TO DO → Your task is to extract every line from the material below exactly.

THE INPUT →
* Start *
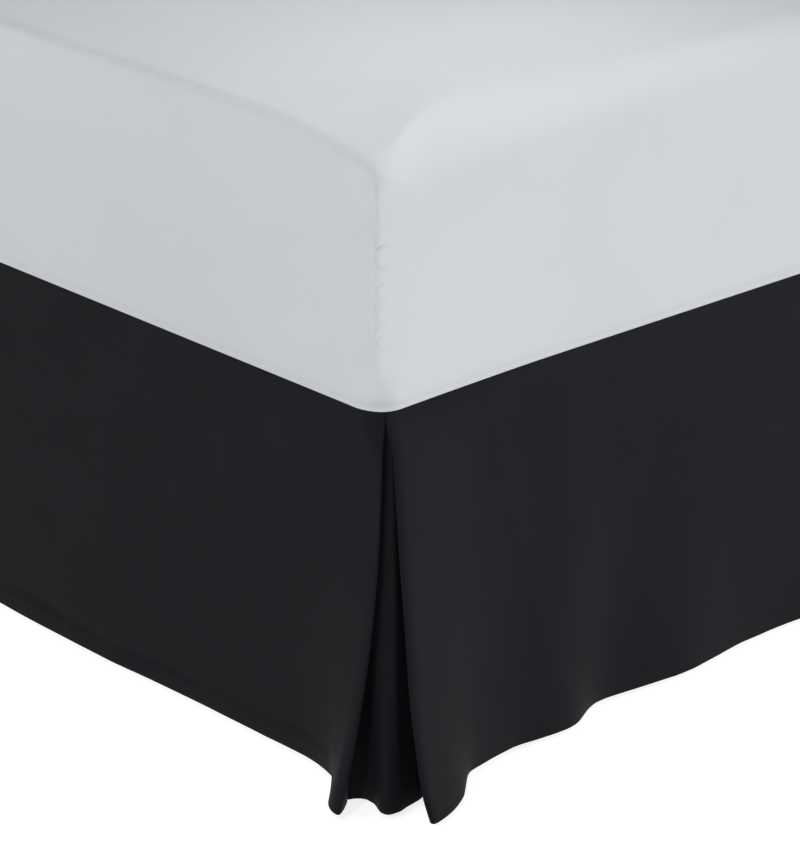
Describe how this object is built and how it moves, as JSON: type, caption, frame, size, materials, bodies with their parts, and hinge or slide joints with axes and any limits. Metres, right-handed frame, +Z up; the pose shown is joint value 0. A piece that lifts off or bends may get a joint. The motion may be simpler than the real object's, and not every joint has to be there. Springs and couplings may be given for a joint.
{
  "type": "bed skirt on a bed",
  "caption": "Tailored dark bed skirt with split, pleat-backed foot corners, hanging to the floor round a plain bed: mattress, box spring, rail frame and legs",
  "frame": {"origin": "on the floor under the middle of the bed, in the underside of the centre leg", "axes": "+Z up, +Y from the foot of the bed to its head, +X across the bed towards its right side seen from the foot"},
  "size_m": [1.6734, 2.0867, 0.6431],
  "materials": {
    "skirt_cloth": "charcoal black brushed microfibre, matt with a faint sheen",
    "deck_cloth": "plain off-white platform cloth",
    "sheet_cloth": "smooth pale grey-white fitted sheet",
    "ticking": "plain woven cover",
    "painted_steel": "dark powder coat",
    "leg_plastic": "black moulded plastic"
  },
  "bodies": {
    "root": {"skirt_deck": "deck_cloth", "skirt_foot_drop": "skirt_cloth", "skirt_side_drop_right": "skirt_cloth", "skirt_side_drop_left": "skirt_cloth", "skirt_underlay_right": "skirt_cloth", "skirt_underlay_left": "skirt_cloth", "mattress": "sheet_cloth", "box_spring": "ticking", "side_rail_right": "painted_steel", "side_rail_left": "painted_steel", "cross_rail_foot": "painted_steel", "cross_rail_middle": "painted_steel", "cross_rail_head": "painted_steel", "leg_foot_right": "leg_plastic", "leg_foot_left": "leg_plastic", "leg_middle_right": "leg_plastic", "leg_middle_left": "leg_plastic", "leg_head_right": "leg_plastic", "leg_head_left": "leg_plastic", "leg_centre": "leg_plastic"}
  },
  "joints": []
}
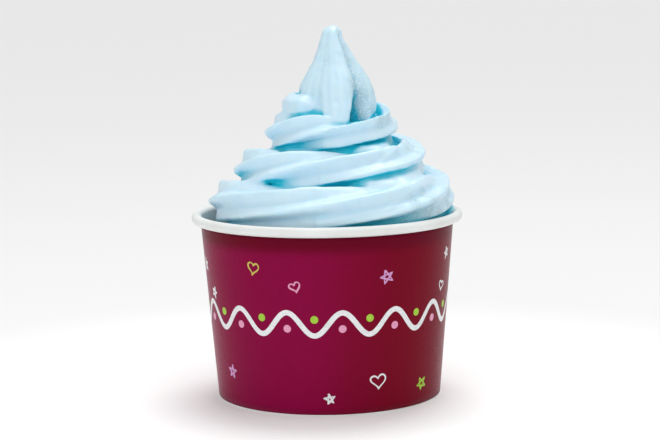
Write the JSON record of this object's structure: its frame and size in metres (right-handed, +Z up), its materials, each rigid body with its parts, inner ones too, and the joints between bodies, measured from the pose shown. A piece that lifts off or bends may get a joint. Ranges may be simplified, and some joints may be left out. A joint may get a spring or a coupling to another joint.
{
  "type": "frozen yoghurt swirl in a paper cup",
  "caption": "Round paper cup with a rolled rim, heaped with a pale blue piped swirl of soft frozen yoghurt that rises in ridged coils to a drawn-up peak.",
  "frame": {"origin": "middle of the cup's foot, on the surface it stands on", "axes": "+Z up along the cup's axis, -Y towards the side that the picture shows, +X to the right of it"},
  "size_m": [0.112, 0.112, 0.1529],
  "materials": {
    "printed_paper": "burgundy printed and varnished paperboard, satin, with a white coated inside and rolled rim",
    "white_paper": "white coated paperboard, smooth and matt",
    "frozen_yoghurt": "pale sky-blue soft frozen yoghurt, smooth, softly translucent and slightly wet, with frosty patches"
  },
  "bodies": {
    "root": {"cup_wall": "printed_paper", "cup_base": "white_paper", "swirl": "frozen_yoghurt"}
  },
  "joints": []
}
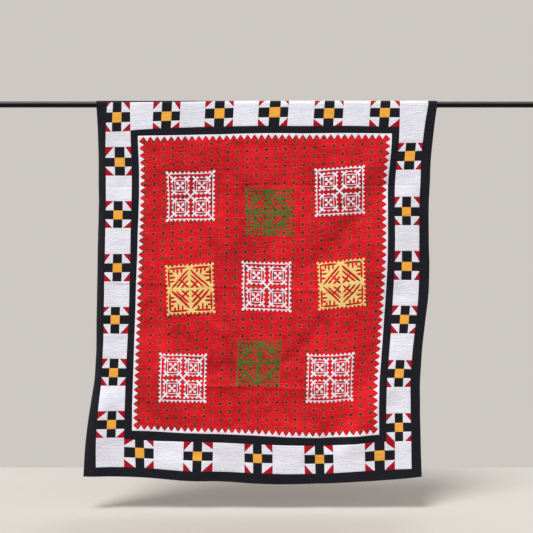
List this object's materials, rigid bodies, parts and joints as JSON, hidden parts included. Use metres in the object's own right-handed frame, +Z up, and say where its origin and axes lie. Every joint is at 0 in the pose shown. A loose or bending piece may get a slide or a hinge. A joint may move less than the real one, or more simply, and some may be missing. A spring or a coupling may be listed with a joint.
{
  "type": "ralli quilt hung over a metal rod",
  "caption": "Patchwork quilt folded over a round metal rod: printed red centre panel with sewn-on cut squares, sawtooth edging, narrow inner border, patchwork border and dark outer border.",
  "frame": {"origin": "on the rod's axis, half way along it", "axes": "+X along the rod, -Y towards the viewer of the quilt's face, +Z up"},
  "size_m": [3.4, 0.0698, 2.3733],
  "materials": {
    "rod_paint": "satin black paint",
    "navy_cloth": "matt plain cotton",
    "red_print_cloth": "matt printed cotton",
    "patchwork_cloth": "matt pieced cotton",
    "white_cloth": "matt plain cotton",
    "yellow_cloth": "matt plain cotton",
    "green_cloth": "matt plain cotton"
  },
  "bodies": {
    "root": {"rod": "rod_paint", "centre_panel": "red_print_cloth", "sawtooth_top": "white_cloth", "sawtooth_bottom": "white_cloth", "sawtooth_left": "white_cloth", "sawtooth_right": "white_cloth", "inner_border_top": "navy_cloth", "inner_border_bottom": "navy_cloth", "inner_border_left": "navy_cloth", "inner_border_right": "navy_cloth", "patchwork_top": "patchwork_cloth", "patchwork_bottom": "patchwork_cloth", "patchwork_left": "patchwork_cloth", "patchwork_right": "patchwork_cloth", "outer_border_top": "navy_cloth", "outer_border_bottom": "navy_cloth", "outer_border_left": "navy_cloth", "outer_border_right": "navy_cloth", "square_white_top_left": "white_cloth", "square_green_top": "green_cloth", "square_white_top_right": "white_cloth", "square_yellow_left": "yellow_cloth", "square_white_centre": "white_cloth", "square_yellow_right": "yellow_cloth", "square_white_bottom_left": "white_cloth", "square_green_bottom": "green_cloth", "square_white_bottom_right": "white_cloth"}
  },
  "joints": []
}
* End *
OUTPUT OF THE EXERCISE →
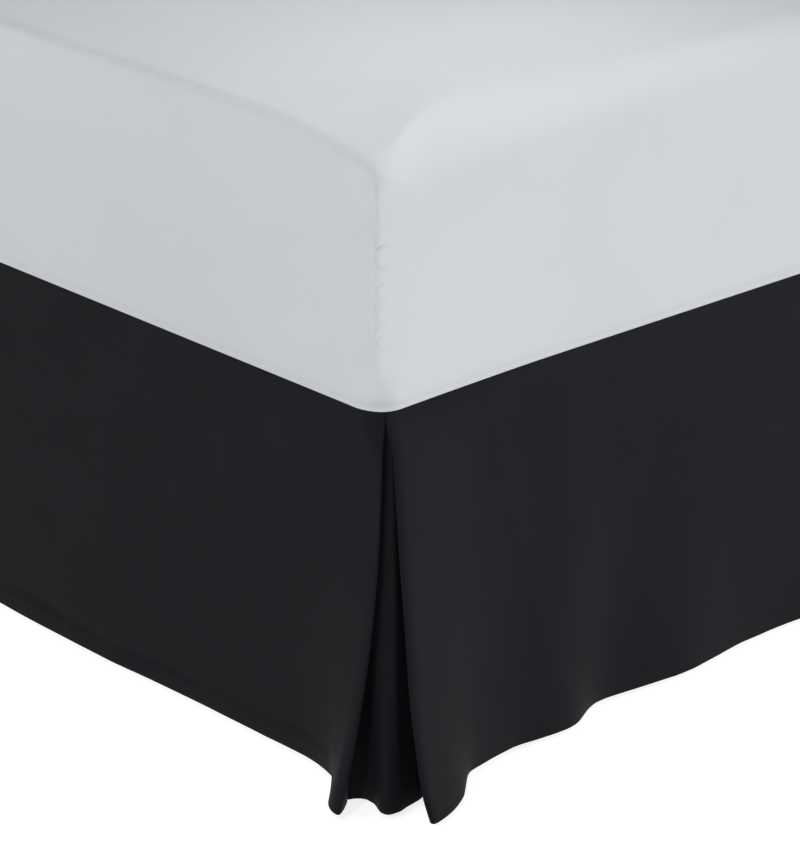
Describe how this object is built and how it moves, as JSON: type, caption, frame, size, materials, bodies with their parts, and hinge or slide joints with axes and any limits. Metres, right-handed frame, +Z up; the pose shown is joint value 0. A piece that lifts off or bends may get a joint. The motion may be simpler than the real object's, and not every joint has to be there. Springs and couplings may be given for a joint.
{
  "type": "bed skirt on a bed",
  "caption": "Tailored dark bed skirt with split, pleat-backed foot corners, hanging to the floor round a plain bed: mattress, box spring, rail frame and legs",
  "frame": {"origin": "on the floor under the middle of the bed, in the underside of the centre leg", "axes": "+Z up, +Y from the foot of the bed to its head, +X across the bed towards its right side seen from the foot"},
  "size_m": [1.6734, 2.0867, 0.6431],
  "materials": {
    "skirt_cloth": "charcoal black brushed microfibre, matt with a faint sheen",
    "deck_cloth": "plain off-white platform cloth",
    "sheet_cloth": "smooth pale grey-white fitted sheet",
    "ticking": "plain woven cover",
    "painted_steel": "dark powder coat",
    "leg_plastic": "black moulded plastic"
  },
  "bodies": {
    "root": {"skirt_deck": "deck_cloth", "skirt_foot_drop": "skirt_cloth", "skirt_side_drop_right": "skirt_cloth", "skirt_side_drop_left": "skirt_cloth", "skirt_underlay_right": "skirt_cloth", "skirt_underlay_left": "skirt_cloth", "mattress": "sheet_cloth", "box_spring": "ticking", "side_rail_right": "painted_steel", "side_rail_left": "painted_steel", "cross_rail_foot": "painted_steel", "cross_rail_middle": "painted_steel", "cross_rail_head": "painted_steel", "leg_foot_right": "leg_plastic", "leg_foot_left": "leg_plastic", "leg_middle_right": "leg_plastic", "leg_middle_left": "leg_plastic", "leg_head_right": "leg_plastic", "leg_head_left": "leg_plastic", "leg_centre": "leg_plastic"}
  },
  "joints": []
}
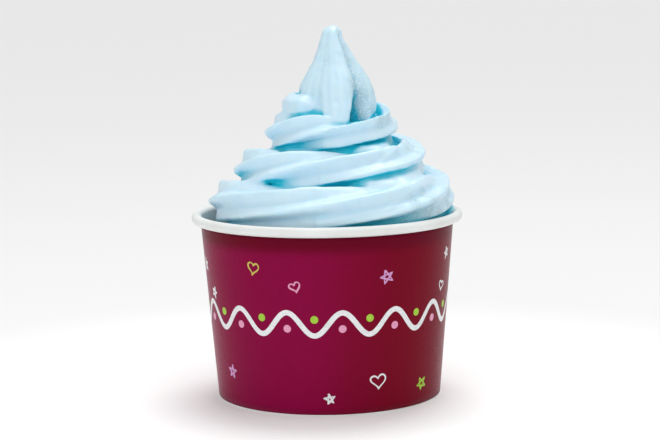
Write the JSON record of this object's structure: its frame and size in metres (right-handed, +Z up), its materials, each rigid body with its parts, inner ones too, and the joints between bodies, measured from the pose shown. A piece that lifts off or bends may get a joint. Ranges may be simplified, and some joints may be left out. A joint may get a spring or a coupling to another joint.
{
  "type": "frozen yoghurt swirl in a paper cup",
  "caption": "Round paper cup with a rolled rim, heaped with a pale blue piped swirl of soft frozen yoghurt that rises in ridged coils to a drawn-up peak.",
  "frame": {"origin": "middle of the cup's foot, on the surface it stands on", "axes": "+Z up along the cup's axis, -Y towards the side that the picture shows, +X to the right of it"},
  "size_m": [0.112, 0.112, 0.1529],
  "materials": {
    "printed_paper": "burgundy printed and varnished paperboard, satin, with a white coated inside and rolled rim",
    "white_paper": "white coated paperboard, smooth and matt",
    "frozen_yoghurt": "pale sky-blue soft frozen yoghurt, smooth, softly translucent and slightly wet, with frosty patches"
  },
  "bodies": {
    "root": {"cup_wall": "printed_paper", "cup_base": "white_paper", "swirl": "frozen_yoghurt"}
  },
  "joints": []
}
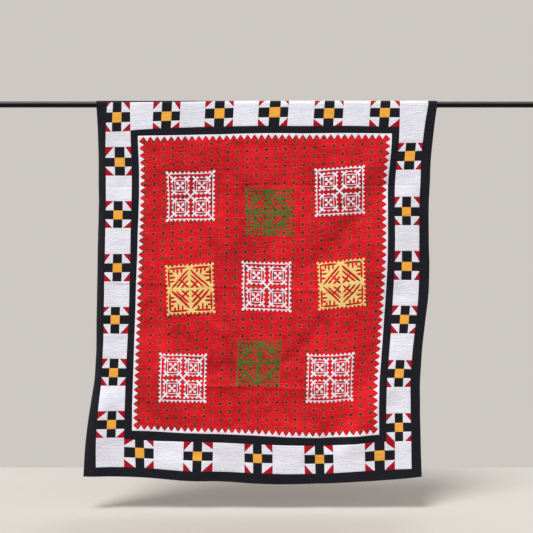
List this object's materials, rigid bodies, parts and joints as JSON, hidden parts included. Use metres in the object's own right-handed frame, +Z up, and say where its origin and axes lie. Every joint is at 0 in the pose shown. A loose or bending piece may get a slide or a hinge. A joint may move less than the real one, or more simply, and some may be missing. A spring or a coupling may be listed with a joint.
{
  "type": "ralli quilt hung over a metal rod",
  "caption": "Patchwork quilt folded over a round metal rod: printed red centre panel with sewn-on cut squares, sawtooth edging, narrow inner border, patchwork border and dark outer border.",
  "frame": {"origin": "on the rod's axis, half way along it", "axes": "+X along the rod, -Y towards the viewer of the quilt's face, +Z up"},
  "size_m": [3.4, 0.0698, 2.3733],
  "materials": {
    "rod_paint": "satin black paint",
    "navy_cloth": "matt plain cotton",
    "red_print_cloth": "matt printed cotton",
    "patchwork_cloth": "matt pieced cotton",
    "white_cloth": "matt plain cotton",
    "yellow_cloth": "matt plain cotton",
    "green_cloth": "matt plain cotton"
  },
  "bodies": {
    "root": {"rod": "rod_paint", "centre_panel": "red_print_cloth", "sawtooth_top": "white_cloth", "sawtooth_bottom": "white_cloth", "sawtooth_left": "white_cloth", "sawtooth_right": "white_cloth", "inner_border_top": "navy_cloth", "inner_border_bottom": "navy_cloth", "inner_border_left": "navy_cloth", "inner_border_right": "navy_cloth", "patchwork_top": "patchwork_cloth", "patchwork_bottom": "patchwork_cloth", "patchwork_left": "patchwork_cloth", "patchwork_right": "patchwork_cloth", "outer_border_top": "navy_cloth", "outer_border_bottom": "navy_cloth", "outer_border_left": "navy_cloth", "outer_border_right": "navy_cloth", "square_white_top_left": "white_cloth", "square_green_top": "green_cloth", "square_white_top_right": "white_cloth", "square_yellow_left": "yellow_cloth", "square_white_centre": "white_cloth", "square_yellow_right": "yellow_cloth", "square_white_bottom_left": "white_cloth", "square_green_bottom": "green_cloth", "square_white_bottom_right": "white_cloth"}
  },
  "joints": []
}